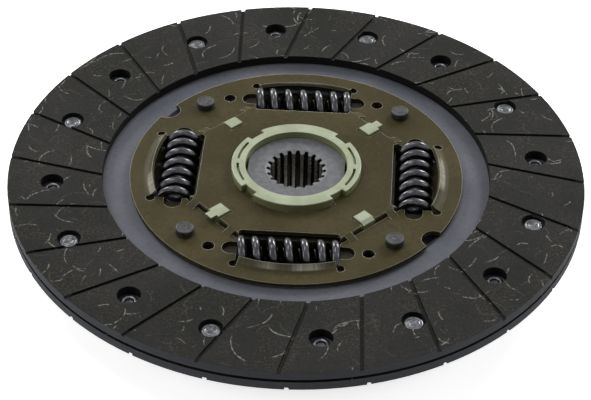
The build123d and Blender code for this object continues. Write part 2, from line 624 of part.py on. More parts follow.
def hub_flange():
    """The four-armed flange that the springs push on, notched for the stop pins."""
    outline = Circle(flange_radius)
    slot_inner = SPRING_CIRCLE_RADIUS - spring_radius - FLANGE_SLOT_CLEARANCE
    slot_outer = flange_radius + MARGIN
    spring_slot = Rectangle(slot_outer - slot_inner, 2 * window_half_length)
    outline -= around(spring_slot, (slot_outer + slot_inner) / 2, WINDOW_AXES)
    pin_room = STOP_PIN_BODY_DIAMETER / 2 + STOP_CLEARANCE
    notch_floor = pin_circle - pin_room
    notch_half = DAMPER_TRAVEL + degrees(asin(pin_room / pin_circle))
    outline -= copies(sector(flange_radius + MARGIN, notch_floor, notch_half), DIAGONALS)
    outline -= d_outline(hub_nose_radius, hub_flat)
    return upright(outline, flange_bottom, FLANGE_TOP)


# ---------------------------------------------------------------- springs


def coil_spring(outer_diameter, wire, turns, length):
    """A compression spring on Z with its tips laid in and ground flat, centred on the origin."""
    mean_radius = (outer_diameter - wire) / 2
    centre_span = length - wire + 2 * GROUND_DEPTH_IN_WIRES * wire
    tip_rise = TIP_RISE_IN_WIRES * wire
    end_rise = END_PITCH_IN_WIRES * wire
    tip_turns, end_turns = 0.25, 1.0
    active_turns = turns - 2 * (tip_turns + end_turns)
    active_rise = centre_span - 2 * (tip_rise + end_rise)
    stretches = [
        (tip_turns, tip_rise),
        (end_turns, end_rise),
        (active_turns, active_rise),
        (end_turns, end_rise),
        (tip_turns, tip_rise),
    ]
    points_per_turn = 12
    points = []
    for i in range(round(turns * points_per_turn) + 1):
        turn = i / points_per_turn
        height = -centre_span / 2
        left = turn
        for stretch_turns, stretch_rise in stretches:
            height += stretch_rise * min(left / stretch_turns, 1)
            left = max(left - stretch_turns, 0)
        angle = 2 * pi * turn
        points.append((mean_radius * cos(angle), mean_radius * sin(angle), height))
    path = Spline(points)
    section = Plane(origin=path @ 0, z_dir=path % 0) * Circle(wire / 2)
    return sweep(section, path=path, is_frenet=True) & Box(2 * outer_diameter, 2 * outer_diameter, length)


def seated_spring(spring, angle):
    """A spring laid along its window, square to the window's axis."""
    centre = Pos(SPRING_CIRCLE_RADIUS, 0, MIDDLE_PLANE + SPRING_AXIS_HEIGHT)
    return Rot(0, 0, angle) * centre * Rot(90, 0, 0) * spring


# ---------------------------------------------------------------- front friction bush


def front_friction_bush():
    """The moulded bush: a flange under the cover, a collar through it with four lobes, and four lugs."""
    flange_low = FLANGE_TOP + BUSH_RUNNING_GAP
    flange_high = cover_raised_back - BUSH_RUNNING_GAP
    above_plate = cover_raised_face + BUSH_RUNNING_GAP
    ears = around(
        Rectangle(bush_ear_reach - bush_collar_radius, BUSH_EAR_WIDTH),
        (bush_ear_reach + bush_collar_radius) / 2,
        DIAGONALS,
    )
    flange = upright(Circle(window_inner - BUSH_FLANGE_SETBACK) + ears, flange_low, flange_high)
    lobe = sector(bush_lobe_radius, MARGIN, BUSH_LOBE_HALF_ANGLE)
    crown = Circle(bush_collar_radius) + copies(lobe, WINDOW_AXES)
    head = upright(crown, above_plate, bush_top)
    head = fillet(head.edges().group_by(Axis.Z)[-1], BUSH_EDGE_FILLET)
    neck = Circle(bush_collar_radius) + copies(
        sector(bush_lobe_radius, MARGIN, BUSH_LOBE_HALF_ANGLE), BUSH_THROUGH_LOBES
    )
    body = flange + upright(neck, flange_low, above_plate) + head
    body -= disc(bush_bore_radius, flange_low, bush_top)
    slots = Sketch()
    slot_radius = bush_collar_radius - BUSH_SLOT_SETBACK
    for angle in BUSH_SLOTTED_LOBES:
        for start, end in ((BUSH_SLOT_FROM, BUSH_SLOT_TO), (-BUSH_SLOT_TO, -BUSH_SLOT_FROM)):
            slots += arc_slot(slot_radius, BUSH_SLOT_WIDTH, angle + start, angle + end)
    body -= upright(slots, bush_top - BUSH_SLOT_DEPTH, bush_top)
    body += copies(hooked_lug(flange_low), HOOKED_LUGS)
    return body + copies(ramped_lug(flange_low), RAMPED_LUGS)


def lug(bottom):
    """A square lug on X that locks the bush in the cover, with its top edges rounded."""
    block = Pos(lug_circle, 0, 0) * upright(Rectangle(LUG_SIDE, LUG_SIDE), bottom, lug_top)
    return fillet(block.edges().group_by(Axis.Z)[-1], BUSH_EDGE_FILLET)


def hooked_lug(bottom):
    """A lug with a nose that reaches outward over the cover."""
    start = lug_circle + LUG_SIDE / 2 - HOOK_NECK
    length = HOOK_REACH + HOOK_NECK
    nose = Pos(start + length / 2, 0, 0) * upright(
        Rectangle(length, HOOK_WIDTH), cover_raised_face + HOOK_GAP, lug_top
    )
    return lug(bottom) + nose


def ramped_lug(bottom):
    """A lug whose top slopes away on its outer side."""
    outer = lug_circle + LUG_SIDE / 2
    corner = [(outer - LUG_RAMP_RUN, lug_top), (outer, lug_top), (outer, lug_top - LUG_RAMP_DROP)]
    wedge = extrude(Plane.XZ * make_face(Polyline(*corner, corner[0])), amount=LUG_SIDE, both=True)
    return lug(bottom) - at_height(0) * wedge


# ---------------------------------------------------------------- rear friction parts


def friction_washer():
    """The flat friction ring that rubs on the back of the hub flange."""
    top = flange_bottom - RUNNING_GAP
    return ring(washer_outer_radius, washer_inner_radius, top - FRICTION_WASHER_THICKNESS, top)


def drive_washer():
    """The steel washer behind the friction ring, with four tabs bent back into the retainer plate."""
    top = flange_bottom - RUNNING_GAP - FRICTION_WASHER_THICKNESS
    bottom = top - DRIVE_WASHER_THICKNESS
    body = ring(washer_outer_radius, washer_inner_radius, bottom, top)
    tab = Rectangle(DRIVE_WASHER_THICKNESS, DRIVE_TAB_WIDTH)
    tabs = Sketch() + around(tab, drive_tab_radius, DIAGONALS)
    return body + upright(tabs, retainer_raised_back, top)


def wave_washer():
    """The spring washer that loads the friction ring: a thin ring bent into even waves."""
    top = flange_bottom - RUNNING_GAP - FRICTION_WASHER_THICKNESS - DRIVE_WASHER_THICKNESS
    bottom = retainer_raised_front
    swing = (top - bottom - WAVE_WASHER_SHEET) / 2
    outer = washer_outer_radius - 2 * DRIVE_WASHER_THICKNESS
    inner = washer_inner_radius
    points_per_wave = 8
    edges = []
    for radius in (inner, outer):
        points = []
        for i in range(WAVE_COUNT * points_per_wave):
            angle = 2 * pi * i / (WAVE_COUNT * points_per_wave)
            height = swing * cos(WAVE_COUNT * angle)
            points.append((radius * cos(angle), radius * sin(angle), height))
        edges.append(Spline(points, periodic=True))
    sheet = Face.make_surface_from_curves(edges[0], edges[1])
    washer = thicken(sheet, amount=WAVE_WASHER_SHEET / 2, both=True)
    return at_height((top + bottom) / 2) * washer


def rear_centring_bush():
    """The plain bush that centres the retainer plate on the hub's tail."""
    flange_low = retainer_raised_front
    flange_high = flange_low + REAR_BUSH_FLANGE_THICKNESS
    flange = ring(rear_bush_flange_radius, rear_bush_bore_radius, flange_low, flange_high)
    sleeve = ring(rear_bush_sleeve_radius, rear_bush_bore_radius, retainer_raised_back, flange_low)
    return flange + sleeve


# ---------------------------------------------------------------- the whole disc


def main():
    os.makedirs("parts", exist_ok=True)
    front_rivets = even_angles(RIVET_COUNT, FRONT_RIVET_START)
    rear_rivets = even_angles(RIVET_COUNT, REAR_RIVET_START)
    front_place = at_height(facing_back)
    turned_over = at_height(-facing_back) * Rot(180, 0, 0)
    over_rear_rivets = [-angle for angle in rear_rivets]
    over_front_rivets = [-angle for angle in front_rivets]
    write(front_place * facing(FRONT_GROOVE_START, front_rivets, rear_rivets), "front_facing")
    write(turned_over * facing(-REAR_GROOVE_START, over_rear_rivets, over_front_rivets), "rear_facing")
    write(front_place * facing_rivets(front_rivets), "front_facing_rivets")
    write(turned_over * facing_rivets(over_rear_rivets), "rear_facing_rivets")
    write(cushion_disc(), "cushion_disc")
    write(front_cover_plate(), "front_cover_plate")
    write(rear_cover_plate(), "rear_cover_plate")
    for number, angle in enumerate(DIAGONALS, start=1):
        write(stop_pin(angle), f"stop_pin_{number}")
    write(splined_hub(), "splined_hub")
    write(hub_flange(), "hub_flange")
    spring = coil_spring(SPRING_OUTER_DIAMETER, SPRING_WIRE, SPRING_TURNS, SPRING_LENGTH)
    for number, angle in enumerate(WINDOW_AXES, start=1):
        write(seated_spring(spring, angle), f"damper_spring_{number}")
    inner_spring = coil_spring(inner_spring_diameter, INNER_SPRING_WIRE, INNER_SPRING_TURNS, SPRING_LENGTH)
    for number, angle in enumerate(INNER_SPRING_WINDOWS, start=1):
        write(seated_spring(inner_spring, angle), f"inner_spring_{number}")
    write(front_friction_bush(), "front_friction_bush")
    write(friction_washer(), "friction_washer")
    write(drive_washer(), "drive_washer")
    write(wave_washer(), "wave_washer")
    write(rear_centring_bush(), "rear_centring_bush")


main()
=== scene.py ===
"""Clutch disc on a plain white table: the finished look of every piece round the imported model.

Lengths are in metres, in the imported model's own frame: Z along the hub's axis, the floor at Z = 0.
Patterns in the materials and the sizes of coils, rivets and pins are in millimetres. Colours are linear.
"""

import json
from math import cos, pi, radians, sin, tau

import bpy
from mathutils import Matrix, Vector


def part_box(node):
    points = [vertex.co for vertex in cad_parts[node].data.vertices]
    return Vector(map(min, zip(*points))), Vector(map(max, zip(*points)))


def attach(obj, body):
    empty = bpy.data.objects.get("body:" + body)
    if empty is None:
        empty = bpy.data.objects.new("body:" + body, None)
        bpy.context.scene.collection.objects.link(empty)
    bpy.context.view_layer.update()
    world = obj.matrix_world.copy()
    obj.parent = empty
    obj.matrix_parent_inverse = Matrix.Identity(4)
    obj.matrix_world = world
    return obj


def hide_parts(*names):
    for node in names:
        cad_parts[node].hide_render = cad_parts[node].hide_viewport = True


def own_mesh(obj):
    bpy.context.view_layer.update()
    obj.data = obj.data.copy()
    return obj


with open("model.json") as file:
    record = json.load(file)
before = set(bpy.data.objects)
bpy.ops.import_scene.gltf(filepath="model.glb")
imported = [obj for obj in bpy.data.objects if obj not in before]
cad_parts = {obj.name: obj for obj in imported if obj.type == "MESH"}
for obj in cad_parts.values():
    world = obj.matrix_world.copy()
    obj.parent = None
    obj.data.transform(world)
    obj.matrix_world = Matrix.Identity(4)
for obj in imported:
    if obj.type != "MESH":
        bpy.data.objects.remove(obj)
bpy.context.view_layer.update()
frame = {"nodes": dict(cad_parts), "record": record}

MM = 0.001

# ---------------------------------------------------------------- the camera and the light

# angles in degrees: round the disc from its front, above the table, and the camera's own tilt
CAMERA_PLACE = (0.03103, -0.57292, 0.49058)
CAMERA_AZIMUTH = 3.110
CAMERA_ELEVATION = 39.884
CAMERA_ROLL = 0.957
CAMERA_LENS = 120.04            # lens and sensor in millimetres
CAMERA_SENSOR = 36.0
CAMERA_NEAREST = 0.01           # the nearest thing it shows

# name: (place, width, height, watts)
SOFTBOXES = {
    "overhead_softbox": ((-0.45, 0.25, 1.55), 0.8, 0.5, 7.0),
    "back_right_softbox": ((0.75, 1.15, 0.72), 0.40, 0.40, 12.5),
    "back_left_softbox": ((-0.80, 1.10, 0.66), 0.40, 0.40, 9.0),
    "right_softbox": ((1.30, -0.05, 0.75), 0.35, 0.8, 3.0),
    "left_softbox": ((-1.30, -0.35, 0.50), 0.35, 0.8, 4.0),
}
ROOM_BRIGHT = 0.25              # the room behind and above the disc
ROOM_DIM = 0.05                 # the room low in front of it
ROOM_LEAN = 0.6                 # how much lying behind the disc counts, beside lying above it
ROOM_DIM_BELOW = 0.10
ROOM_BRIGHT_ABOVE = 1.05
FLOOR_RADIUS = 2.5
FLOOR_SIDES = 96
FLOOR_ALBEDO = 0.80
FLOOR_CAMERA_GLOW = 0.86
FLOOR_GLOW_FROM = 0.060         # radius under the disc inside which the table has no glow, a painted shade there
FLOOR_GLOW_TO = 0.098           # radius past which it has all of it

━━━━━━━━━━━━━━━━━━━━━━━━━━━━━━

### Directive
Above is a listing; print exactly its lines from the one with "SPRING_WIRE, SPRING_TURNS, SPRING_LENGTH)" through the one with "from mathutils import Matrix, Vector", and no other lines.

### Complete response
    spring = coil_spring(SPRING_OUTER_DIAMETER, SPRING_WIRE, SPRING_TURNS, SPRING_LENGTH)
    for number, angle in enumerate(WINDOW_AXES, start=1):
        write(seated_spring(spring, angle), f"damper_spring_{number}")
    inner_spring = coil_spring(inner_spring_diameter, INNER_SPRING_WIRE, INNER_SPRING_TURNS, SPRING_LENGTH)
    for number, angle in enumerate(INNER_SPRING_WINDOWS, start=1):
        write(seated_spring(inner_spring, angle), f"inner_spring_{number}")
    write(front_friction_bush(), "front_friction_bush")
    write(friction_washer(), "friction_washer")
    write(drive_washer(), "drive_washer")
    write(wave_washer(), "wave_washer")
    write(rear_centring_bush(), "rear_centring_bush")


main()
=== scene.py ===
"""Clutch disc on a plain white table: the finished look of every piece round the imported model.

Lengths are in metres, in the imported model's own frame: Z along the hub's axis, the floor at Z = 0.
Patterns in the materials and the sizes of coils, rivets and pins are in millimetres. Colours are linear.
"""

import json
from math import cos, pi, radians, sin, tau

import bpy
from mathutils import Matrix, Vector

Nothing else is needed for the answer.